The days shortened and winter began to close its grim hand around the valley — forcing them to concentrate on two major tasks: clearing another section of the valley for crops and building up huge stocks of firewood. They extended the vegetable garden behind the hut and covered it with straw as protection against frost. It would be a hard winter and they trained their stomachs by restricting themselves to two meals a day.
Leo left the valley only once, to take wheat and vegetables to a small trading centre called Fesquina, which was nearly a full day’s journey from their sheltered home. He used a handcart, which Jared had brought into the valley when he and his bride had first arrived there. It was not easy to tow the laden cart over the rough walking tracks, and Leo was exhausted by the time he arrived. Most of the bartering was over for the day so the boy had to be patient and endure a cold sleep under a tree before trading his stock. He used the money he made to buy essentials he and Adious had agreed they needed. These included salt and sugar, smoked fish, tools, needles and thread, oil, and some more books.
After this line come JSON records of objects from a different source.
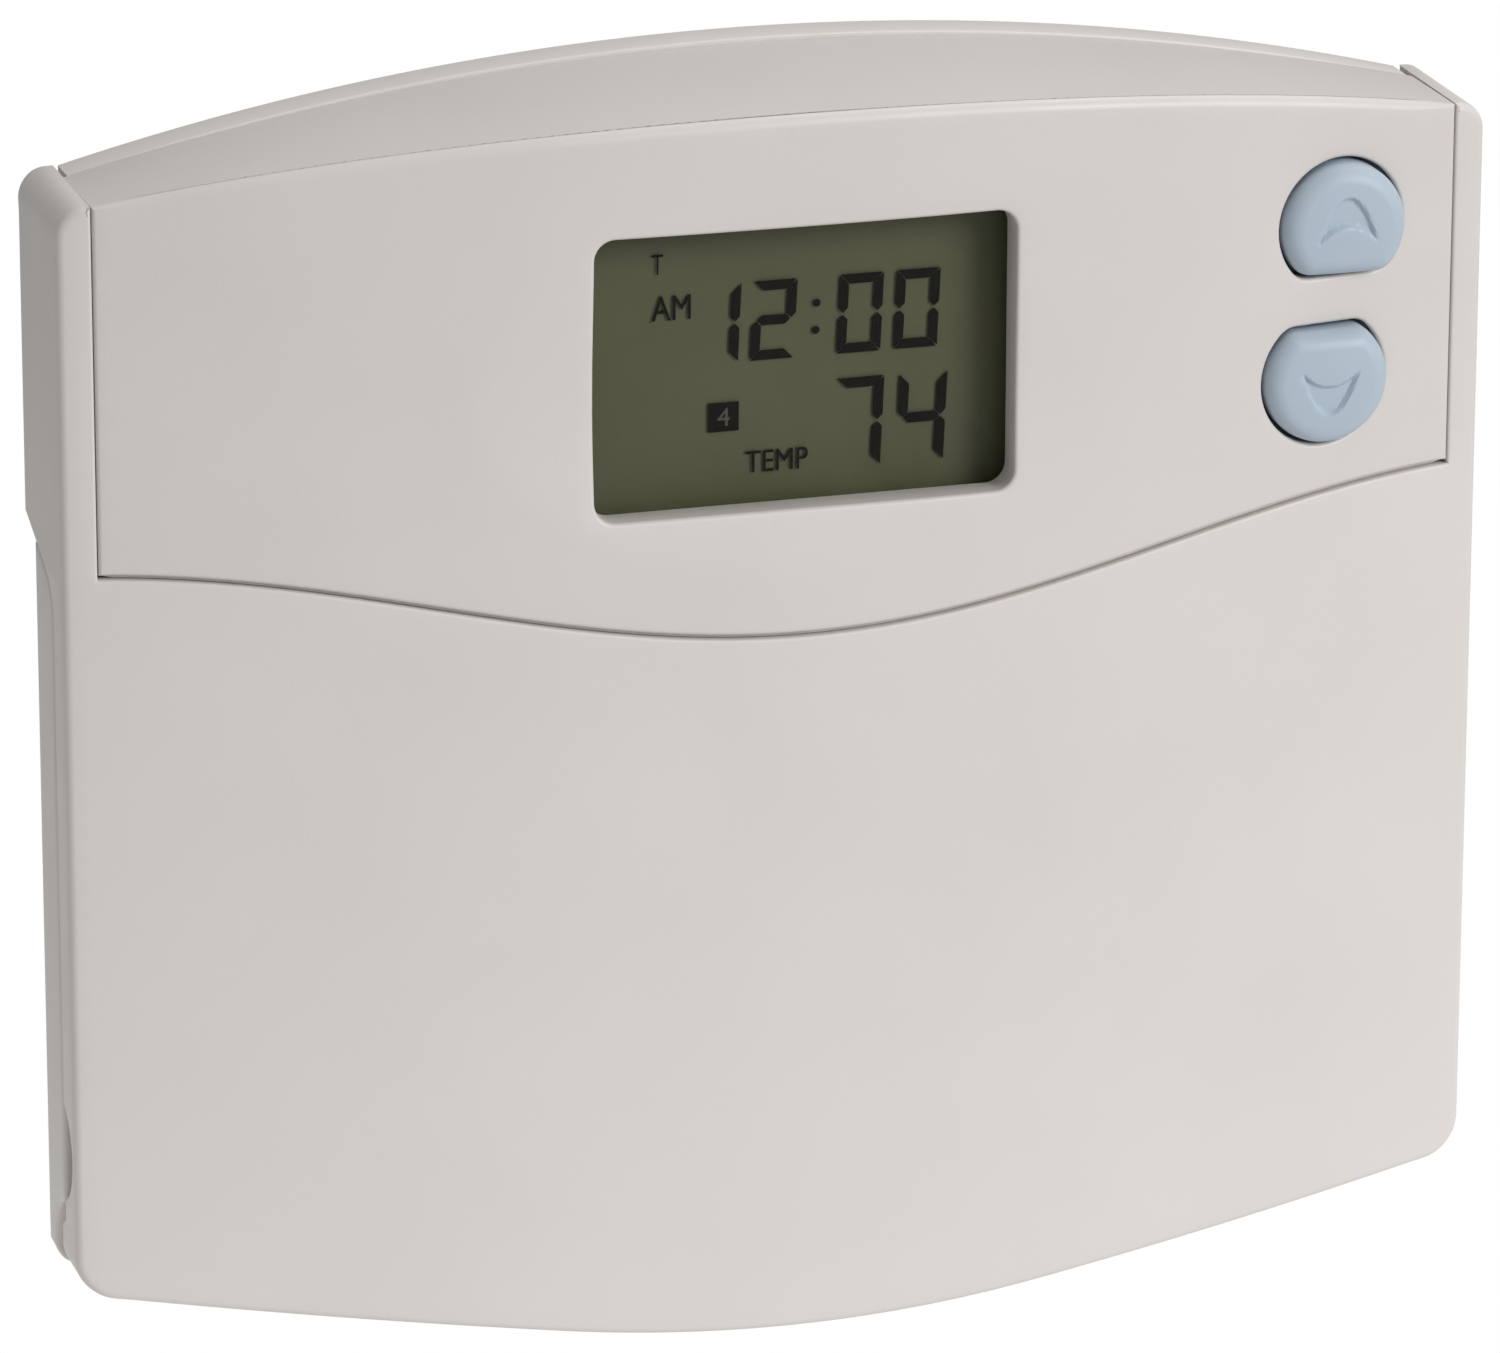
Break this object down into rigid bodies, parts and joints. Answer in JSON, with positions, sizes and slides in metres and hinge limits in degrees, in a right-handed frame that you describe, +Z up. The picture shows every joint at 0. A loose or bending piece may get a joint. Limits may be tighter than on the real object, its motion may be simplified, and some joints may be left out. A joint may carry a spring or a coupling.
{
  "type": "wall thermostat",
  "caption": "Low-profile wall thermostat with a bowed front, a display in a shallow dish, two blue buttons and a flip-down door over keys, slide switches and cells.",
  "frame": {"origin": "on the back face of the wall plate, on the thermostat's centre line, 4 mm above the wires' opening", "axes": "+Z up the wall, +X to the right seen from the room, +Y into the wall, so the front faces -Y"},
  "size_m": [0.14, 0.028, 0.1234],
  "materials": {
    "casing": "fine-textured warm off-white moulded plastic",
    "button_blue": "soft satin pale blue plastic",
    "key_grey": "satin light grey plastic",
    "slider_grey": "ribbed dark grey plastic",
    "lcd": "olive grey reflective liquid-crystal cell with dark segments",
    "lens": "thin clear plastic window",
    "steel": "plated steel",
    "spring_steel": "nickel-plated spring steel",
    "brass": "plated brass pins",
    "board": "green solder mask on glass-fibre board",
    "black_plastic": "matte black plastic",
    "relay_blue": "matte blue plastic",
    "terminal_green": "matte green plastic",
    "rubber": "layered conductive rubber",
    "cell_jacket": "printed shrink sleeve on a steel can"
  },
  "bodies": {
    "thermostat": {"wall_plate": "casing", "rear_case": "casing", "front_case": "casing", "terminal_block": "terminal_green", "terminal_screw_1": "steel", "terminal_screw_2": "steel", "terminal_screw_3": "steel", "terminal_screw_4": "steel", "terminal_screw_5": "steel", "display_lens": "lens", "lcd_cell": "lcd", "lcd_frame": "black_plastic", "lcd_connector_upper": "rubber", "lcd_connector_lower": "rubber", "circuit_board": "board", "board_screw_1": "steel", "board_screw_2": "steel", "board_screw_3": "steel", "board_screw_4": "steel", "microcontroller": "black_plastic", "heat_relay": "relay_blue", "cool_relay": "relay_blue", "fan_relay": "relay_blue", "thermistor": "black_plastic", "crystal": "steel", "capacitor": "black_plastic", "contact_header": "brass", "up_switch": "black_plastic", "down_switch": "black_plastic", "day_key_switch": "steel", "time_key_switch": "steel", "program_key_switch": "steel", "hold_key_switch": "steel", "return_key_switch": "steel", "filter_key_switch": "steel", "system_switch": "steel", "fan_switch": "steel", "battery_upper": "cell_jacket", "battery_contact_upper": "spring_steel", "battery_spring_upper": "spring_steel", "battery_lower": "cell_jacket", "battery_contact_lower": "spring_steel", "battery_spring_lower": "spring_steel"},
    "door": {"door": "casing"},
    "up_button": {"up_button": "button_blue"},
    "down_button": {"down_button": "button_blue"},
    "system_slider": {"system_slider": "slider_grey"},
    "fan_slider": {"fan_slider": "slider_grey"},
    "day_key": {"day_key": "key_grey"},
    "time_key": {"time_key": "key_grey"},
    "program_key": {"program_key": "key_grey"},
    "hold_key": {"hold_key": "key_grey"},
    "return_key": {"return_key": "key_grey"},
    "filter_key": {"filter_key": "key_grey"}
  },
  "joints": [
    {"name": "door_hinge", "type": "hinge", "parent": "thermostat", "child": "door", "pos_m": [0, -0.016, -0.0506], "axis": [1, 0, 0], "range_deg": [0, 88]},
    {"name": "up_button_press", "type": "slide", "parent": "thermostat", "child": "up_button", "axis": [0, 1, 0], "range_m": [0, 0.0008], "stiffness_N_per_m": 2000},
    {"name": "down_button_press", "type": "slide", "parent": "thermostat", "child": "down_button", "axis": [0, 1, 0], "range_m": [0, 0.0008], "stiffness_N_per_m": 2000},
    {"name": "day_key_press", "type": "slide", "parent": "thermostat", "child": "day_key", "axis": [0, 1, 0], "range_m": [0, 0.0007], "stiffness_N_per_m": 1700},
    {"name": "time_key_press", "type": "slide", "parent": "thermostat", "child": "time_key", "axis": [0, 1, 0], "range_m": [0, 0.0007], "stiffness_N_per_m": 1700},
    {"name": "program_key_press", "type": "slide", "parent": "thermostat", "child": "program_key", "axis": [0, 1, 0], "range_m": [0, 0.0007], "stiffness_N_per_m": 1700},
    {"name": "hold_key_press", "type": "slide", "parent": "thermostat", "child": "hold_key", "axis": [0, 1, 0], "range_m": [0, 0.0007], "stiffness_N_per_m": 1700},
    {"name": "return_key_press", "type": "slide", "parent": "thermostat", "child": "return_key", "axis": [0, 1, 0], "range_m": [0, 0.0007], "stiffness_N_per_m": 1700},
    {"name": "filter_key_press", "type": "slide", "parent": "thermostat", "child": "filter_key", "axis": [0, 1, 0], "range_m": [0, 0.0007], "stiffness_N_per_m": 1700},
    {"name": "system_slide", "type": "slide", "parent": "thermostat", "child": "system_slider", "axis": [1, 0, 0], "range_m": [-0.003, 0.003]},
    {"name": "fan_slide", "type": "slide", "parent": "thermostat", "child": "fan_slider", "axis": [1, 0, 0], "range_m": [0, 0.004]}
  ]
}
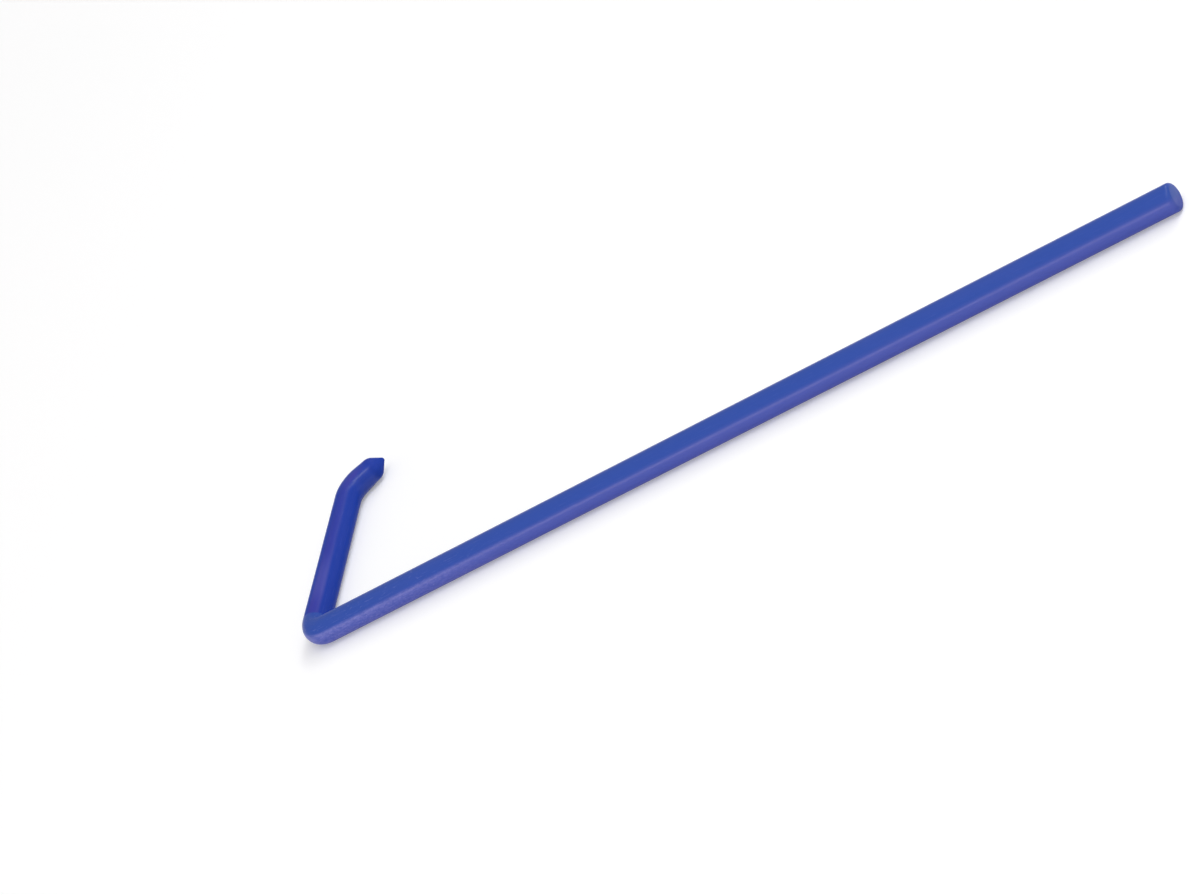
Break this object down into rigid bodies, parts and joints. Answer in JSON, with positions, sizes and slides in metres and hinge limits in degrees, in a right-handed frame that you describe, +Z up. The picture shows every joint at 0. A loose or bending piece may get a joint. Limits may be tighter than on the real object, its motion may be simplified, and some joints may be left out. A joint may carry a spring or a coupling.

From the moment he had left the valley Leo missed the company of Adious and Jessie. He felt responsible for them. He set a quick pace on the trip home and the cart bounced crabbily behind him. His only indulgence was to stop at a tree that was beautifully encrusted with a vine bearing late autumn flowers, fragrant yellow and green. Leo picked armfuls of creeper and filled the cart with them: these, and an old silver ring that he had bought in Fesquina, were the presents he brought home to Adious.
Chapter Eighteen
The two young people never tired of each other’s company. Through the long winter Leo and Adious delighted in exploring each other, physically and spiritually. Yet Leo knew that there were dark depths of Adious that would never be plumbed, not by him, not by anyone, not even by Adious herself. She was a poem, a painting, the coals of a fire. She was a night of stars and a moody river. For her part Adious was seduced by the brown-eyed boy who had come from nowhere. She remembered little of the fever-filled days that had seen Jessie brought out of her body. She had made assumptions about him in those early days but they all proved fallacious.